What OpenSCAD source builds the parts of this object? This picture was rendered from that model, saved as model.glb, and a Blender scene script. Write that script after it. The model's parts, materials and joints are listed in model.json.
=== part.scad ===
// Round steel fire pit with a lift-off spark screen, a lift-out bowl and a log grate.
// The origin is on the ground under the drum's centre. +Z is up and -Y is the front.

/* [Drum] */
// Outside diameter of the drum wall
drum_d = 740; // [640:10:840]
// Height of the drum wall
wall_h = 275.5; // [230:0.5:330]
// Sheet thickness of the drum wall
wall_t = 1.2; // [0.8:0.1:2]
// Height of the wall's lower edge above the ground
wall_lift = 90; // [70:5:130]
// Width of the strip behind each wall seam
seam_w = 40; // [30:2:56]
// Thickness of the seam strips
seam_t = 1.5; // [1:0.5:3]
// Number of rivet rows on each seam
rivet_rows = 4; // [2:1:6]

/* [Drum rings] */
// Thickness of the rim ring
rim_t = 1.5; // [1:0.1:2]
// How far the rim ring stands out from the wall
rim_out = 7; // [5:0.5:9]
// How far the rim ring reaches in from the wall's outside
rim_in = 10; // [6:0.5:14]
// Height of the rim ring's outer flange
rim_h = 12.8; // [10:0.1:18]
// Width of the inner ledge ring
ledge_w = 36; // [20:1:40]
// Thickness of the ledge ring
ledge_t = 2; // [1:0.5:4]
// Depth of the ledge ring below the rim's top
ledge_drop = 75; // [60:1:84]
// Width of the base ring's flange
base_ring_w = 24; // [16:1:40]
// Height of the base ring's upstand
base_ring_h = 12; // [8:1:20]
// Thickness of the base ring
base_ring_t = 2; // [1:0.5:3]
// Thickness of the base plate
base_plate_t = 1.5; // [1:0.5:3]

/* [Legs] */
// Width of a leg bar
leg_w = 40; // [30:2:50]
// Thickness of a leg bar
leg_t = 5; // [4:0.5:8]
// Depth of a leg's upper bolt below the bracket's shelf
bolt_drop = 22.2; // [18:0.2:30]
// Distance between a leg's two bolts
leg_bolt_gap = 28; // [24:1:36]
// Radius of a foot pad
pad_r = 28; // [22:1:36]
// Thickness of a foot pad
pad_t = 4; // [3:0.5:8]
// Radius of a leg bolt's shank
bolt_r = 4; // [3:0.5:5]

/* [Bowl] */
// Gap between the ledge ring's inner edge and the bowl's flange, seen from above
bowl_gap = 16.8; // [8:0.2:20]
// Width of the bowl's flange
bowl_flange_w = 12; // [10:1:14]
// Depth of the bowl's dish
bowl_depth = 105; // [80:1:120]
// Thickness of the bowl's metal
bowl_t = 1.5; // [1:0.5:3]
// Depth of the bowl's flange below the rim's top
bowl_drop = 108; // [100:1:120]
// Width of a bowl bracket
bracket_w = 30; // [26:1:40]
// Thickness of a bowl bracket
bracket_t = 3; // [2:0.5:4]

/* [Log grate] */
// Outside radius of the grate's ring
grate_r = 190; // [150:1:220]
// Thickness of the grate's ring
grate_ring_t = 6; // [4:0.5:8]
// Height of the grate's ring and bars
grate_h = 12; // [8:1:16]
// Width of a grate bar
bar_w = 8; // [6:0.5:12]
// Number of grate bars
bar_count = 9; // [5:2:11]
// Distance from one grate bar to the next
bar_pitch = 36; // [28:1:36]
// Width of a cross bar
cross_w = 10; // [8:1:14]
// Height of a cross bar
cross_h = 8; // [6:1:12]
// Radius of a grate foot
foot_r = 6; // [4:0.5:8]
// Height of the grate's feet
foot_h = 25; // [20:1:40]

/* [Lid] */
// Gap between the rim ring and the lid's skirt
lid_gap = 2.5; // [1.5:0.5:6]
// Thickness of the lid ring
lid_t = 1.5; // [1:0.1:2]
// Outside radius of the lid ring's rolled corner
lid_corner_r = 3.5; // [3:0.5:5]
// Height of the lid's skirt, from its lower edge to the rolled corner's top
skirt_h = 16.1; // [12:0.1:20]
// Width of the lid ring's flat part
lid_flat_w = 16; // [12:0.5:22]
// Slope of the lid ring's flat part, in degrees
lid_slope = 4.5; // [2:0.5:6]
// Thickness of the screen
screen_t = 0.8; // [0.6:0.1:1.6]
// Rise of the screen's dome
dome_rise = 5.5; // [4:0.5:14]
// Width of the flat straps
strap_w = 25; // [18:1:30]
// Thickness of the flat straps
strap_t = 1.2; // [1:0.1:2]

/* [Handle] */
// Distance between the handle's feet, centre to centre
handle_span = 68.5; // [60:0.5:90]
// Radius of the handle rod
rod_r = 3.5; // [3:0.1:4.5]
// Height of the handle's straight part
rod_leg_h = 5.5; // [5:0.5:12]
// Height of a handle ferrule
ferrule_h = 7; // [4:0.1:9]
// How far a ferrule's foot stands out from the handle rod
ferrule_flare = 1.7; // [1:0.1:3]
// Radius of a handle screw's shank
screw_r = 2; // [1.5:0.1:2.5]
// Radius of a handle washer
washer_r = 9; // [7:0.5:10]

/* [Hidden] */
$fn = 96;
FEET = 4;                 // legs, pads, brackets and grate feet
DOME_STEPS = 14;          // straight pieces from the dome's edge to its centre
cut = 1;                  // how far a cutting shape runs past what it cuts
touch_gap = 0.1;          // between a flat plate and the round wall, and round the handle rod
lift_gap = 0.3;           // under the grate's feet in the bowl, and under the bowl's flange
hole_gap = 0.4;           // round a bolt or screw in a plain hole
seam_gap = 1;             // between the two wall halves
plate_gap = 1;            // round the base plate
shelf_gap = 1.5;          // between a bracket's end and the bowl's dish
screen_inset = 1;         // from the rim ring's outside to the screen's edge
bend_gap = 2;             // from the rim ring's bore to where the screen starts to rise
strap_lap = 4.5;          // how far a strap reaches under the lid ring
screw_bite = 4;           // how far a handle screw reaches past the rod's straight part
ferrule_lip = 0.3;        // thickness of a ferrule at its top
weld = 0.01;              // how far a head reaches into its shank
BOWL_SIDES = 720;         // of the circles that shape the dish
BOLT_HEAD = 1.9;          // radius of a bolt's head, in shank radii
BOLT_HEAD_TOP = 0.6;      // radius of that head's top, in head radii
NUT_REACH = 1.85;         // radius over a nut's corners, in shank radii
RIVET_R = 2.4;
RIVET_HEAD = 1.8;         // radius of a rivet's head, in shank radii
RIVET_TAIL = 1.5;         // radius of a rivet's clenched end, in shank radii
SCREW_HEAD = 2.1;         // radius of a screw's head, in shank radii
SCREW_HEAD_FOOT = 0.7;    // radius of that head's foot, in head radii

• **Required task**
Copy every line exactly. Leave nothing out.

• **Task answer**
What OpenSCAD source builds the parts of this object? This picture was rendered from that model, saved as model.glb, and a Blender scene script. Write that script after it. The model's parts, materials and joints are listed in model.json.
=== part.scad ===
// Round steel fire pit with a lift-off spark screen, a lift-out bowl and a log grate.
// The origin is on the ground under the drum's centre. +Z is up and -Y is the front.

/* [Drum] */
// Outside diameter of the drum wall
drum_d = 740; // [640:10:840]
// Height of the drum wall
wall_h = 275.5; // [230:0.5:330]
// Sheet thickness of the drum wall
wall_t = 1.2; // [0.8:0.1:2]
// Height of the wall's lower edge above the ground
wall_lift = 90; // [70:5:130]
// Width of the strip behind each wall seam
seam_w = 40; // [30:2:56]
// Thickness of the seam strips
seam_t = 1.5; // [1:0.5:3]
// Number of rivet rows on each seam
rivet_rows = 4; // [2:1:6]

/* [Drum rings] */
// Thickness of the rim ring
rim_t = 1.5; // [1:0.1:2]
// How far the rim ring stands out from the wall
rim_out = 7; // [5:0.5:9]
// How far the rim ring reaches in from the wall's outside
rim_in = 10; // [6:0.5:14]
// Height of the rim ring's outer flange
rim_h = 12.8; // [10:0.1:18]
// Width of the inner ledge ring
ledge_w = 36; // [20:1:40]
// Thickness of the ledge ring
ledge_t = 2; // [1:0.5:4]
// Depth of the ledge ring below the rim's top
ledge_drop = 75; // [60:1:84]
// Width of the base ring's flange
base_ring_w = 24; // [16:1:40]
// Height of the base ring's upstand
base_ring_h = 12; // [8:1:20]
// Thickness of the base ring
base_ring_t = 2; // [1:0.5:3]
// Thickness of the base plate
base_plate_t = 1.5; // [1:0.5:3]

/* [Legs] */
// Width of a leg bar
leg_w = 40; // [30:2:50]
// Thickness of a leg bar
leg_t = 5; // [4:0.5:8]
// Depth of a leg's upper bolt below the bracket's shelf
bolt_drop = 22.2; // [18:0.2:30]
// Distance between a leg's two bolts
leg_bolt_gap = 28; // [24:1:36]
// Radius of a foot pad
pad_r = 28; // [22:1:36]
// Thickness of a foot pad
pad_t = 4; // [3:0.5:8]
// Radius of a leg bolt's shank
bolt_r = 4; // [3:0.5:5]

/* [Bowl] */
// Gap between the ledge ring's inner edge and the bowl's flange, seen from above
bowl_gap = 16.8; // [8:0.2:20]
// Width of the bowl's flange
bowl_flange_w = 12; // [10:1:14]
// Depth of the bowl's dish
bowl_depth = 105; // [80:1:120]
// Thickness of the bowl's metal
bowl_t = 1.5; // [1:0.5:3]
// Depth of the bowl's flange below the rim's top
bowl_drop = 108; // [100:1:120]
// Width of a bowl bracket
bracket_w = 30; // [26:1:40]
// Thickness of a bowl bracket
bracket_t = 3; // [2:0.5:4]

/* [Log grate] */
// Outside radius of the grate's ring
grate_r = 190; // [150:1:220]
// Thickness of the grate's ring
grate_ring_t = 6; // [4:0.5:8]
// Height of the grate's ring and bars
grate_h = 12; // [8:1:16]
// Width of a grate bar
bar_w = 8; // [6:0.5:12]
// Number of grate bars
bar_count = 9; // [5:2:11]
// Distance from one grate bar to the next
bar_pitch = 36; // [28:1:36]
// Width of a cross bar
cross_w = 10; // [8:1:14]
// Height of a cross bar
cross_h = 8; // [6:1:12]
// Radius of a grate foot
foot_r = 6; // [4:0.5:8]
// Height of the grate's feet
foot_h = 25; // [20:1:40]

/* [Lid] */
// Gap between the rim ring and the lid's skirt
lid_gap = 2.5; // [1.5:0.5:6]
// Thickness of the lid ring
lid_t = 1.5; // [1:0.1:2]
// Outside radius of the lid ring's rolled corner
lid_corner_r = 3.5; // [3:0.5:5]
// Height of the lid's skirt, from its lower edge to the rolled corner's top
skirt_h = 16.1; // [12:0.1:20]
// Width of the lid ring's flat part
lid_flat_w = 16; // [12:0.5:22]
// Slope of the lid ring's flat part, in degrees
lid_slope = 4.5; // [2:0.5:6]
// Thickness of the screen
screen_t = 0.8; // [0.6:0.1:1.6]
// Rise of the screen's dome
dome_rise = 5.5; // [4:0.5:14]
// Width of the flat straps
strap_w = 25; // [18:1:30]
// Thickness of the flat straps
strap_t = 1.2; // [1:0.1:2]

/* [Handle] */
// Distance between the handle's feet, centre to centre
handle_span = 68.5; // [60:0.5:90]
// Radius of the handle rod
rod_r = 3.5; // [3:0.1:4.5]
// Height of the handle's straight part
rod_leg_h = 5.5; // [5:0.5:12]
// Height of a handle ferrule
ferrule_h = 7; // [4:0.1:9]
// How far a ferrule's foot stands out from the handle rod
ferrule_flare = 1.7; // [1:0.1:3]
// Radius of a handle screw's shank
screw_r = 2; // [1.5:0.1:2.5]
// Radius of a handle washer
washer_r = 9; // [7:0.5:10]

/* [Hidden] */
$fn = 96;
FEET = 4;                 // legs, pads, brackets and grate feet
DOME_STEPS = 14;          // straight pieces from the dome's edge to its centre
cut = 1;                  // how far a cutting shape runs past what it cuts
touch_gap = 0.1;          // between a flat plate and the round wall, and round the handle rod
lift_gap = 0.3;           // under the grate's feet in the bowl, and under the bowl's flange
hole_gap = 0.4;           // round a bolt or screw in a plain hole
seam_gap = 1;             // between the two wall halves
plate_gap = 1;            // round the base plate
shelf_gap = 1.5;          // between a bracket's end and the bowl's dish
screen_inset = 1;         // from the rim ring's outside to the screen's edge
bend_gap = 2;             // from the rim ring's bore to where the screen starts to rise
strap_lap = 4.5;          // how far a strap reaches under the lid ring
screw_bite = 4;           // how far a handle screw reaches past the rod's straight part
ferrule_lip = 0.3;        // thickness of a ferrule at its top
weld = 0.01;              // how far a head reaches into its shank
BOWL_SIDES = 720;         // of the circles that shape the dish
BOLT_HEAD = 1.9;          // radius of a bolt's head, in shank radii
BOLT_HEAD_TOP = 0.6;      // radius of that head's top, in head radii
NUT_REACH = 1.85;         // radius over a nut's corners, in shank radii
RIVET_R = 2.4;
RIVET_HEAD = 1.8;         // radius of a rivet's head, in shank radii
RIVET_TAIL = 1.5;         // radius of a rivet's clenched end, in shank radii
SCREW_HEAD = 2.1;         // radius of a screw's head, in shank radii
SCREW_HEAD_FOOT = 0.7;    // radius of that head's foot, in head radii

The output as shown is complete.